# START OF Recorded information

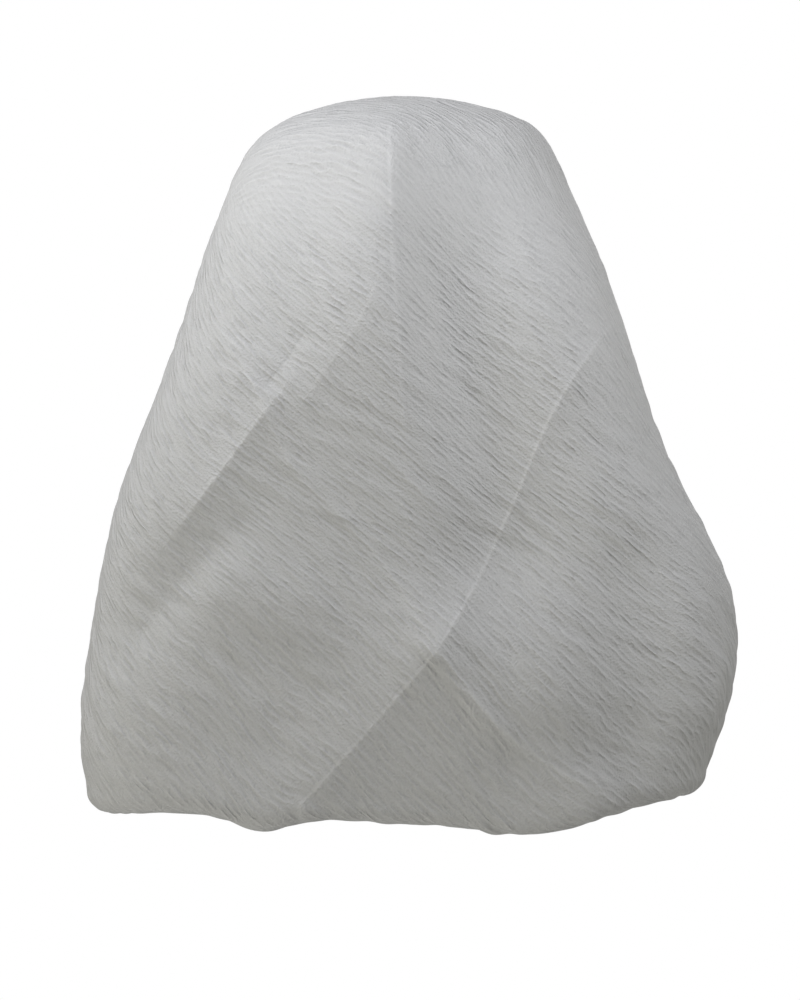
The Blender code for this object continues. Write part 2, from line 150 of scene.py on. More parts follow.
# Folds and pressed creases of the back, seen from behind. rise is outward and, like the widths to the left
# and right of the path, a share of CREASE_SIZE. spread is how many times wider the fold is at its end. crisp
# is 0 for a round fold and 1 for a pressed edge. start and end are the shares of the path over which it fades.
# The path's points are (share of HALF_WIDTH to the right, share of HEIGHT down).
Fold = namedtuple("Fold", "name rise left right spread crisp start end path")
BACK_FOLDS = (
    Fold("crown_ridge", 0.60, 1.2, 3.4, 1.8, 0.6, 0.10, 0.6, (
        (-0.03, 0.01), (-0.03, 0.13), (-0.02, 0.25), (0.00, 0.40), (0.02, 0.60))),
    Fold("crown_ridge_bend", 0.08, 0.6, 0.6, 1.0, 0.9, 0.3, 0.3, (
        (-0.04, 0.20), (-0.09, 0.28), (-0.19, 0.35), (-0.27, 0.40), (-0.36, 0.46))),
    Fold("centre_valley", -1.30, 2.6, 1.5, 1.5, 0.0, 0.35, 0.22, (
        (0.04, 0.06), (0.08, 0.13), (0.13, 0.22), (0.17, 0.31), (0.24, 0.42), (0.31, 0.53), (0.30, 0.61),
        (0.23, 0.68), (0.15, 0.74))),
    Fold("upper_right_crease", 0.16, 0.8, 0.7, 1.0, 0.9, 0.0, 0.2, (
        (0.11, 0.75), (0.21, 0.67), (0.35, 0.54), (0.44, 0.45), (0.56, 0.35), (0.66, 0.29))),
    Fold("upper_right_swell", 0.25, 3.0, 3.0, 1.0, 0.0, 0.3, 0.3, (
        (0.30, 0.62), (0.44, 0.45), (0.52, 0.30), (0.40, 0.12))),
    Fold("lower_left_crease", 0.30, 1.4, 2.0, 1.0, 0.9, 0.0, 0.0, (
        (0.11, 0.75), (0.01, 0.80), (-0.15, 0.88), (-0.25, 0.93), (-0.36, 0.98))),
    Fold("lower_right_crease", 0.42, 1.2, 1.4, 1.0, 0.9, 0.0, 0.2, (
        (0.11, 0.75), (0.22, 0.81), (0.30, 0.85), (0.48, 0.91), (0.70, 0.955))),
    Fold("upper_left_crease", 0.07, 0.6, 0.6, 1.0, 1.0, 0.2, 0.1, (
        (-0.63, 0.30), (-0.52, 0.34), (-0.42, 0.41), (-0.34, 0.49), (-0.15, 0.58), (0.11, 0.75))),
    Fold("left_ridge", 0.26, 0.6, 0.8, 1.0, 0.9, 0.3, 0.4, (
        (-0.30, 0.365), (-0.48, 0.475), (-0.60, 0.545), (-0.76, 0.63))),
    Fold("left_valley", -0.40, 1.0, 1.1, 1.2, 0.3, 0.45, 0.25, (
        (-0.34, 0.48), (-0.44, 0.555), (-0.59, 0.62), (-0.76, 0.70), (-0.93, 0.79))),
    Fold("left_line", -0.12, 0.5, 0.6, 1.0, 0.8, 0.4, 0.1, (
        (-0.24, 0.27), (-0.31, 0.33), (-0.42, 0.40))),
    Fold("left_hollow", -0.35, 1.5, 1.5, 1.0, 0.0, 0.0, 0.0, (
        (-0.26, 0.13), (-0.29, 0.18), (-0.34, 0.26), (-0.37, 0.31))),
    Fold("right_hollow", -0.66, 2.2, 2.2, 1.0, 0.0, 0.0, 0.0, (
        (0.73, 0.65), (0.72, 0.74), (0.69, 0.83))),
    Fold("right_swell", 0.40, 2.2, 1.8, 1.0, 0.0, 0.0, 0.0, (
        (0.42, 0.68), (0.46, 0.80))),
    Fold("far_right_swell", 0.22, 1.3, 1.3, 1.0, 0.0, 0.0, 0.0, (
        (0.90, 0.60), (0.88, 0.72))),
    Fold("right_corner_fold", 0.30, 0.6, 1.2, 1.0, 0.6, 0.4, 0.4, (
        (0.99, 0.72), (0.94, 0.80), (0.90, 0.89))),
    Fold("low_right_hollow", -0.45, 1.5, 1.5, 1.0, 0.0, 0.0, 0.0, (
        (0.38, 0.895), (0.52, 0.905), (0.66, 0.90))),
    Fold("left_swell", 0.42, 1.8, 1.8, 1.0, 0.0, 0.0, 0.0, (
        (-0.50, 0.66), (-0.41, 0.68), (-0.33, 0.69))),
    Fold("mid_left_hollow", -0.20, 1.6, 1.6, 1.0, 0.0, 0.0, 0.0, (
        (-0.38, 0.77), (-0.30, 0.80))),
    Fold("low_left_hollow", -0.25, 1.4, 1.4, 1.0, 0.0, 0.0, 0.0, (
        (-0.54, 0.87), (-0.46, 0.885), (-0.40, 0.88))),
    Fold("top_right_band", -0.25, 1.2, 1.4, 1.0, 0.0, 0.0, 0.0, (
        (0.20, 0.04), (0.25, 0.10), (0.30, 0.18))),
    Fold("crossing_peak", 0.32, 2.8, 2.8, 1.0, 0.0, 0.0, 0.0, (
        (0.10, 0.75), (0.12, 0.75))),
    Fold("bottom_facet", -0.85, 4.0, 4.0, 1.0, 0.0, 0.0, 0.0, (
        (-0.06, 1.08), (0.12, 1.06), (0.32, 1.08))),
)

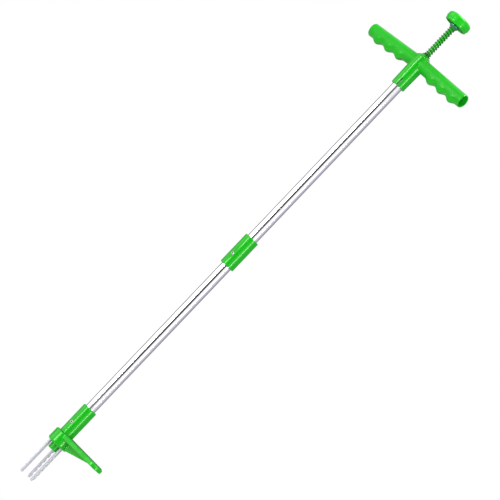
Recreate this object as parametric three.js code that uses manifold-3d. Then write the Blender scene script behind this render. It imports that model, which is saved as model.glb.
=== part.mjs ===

# END OF Recorded information

■ What you have to do ■
All lines from the one that contains "Recreate this object" through the end of the material are to be quoted exactly, with both ends included.

■ Written response ■
Recreate this object as parametric three.js code that uses manifold-3d. Then write the Blender scene script behind this render. It imports that model, which is saved as model.glb.
=== part.mjs ===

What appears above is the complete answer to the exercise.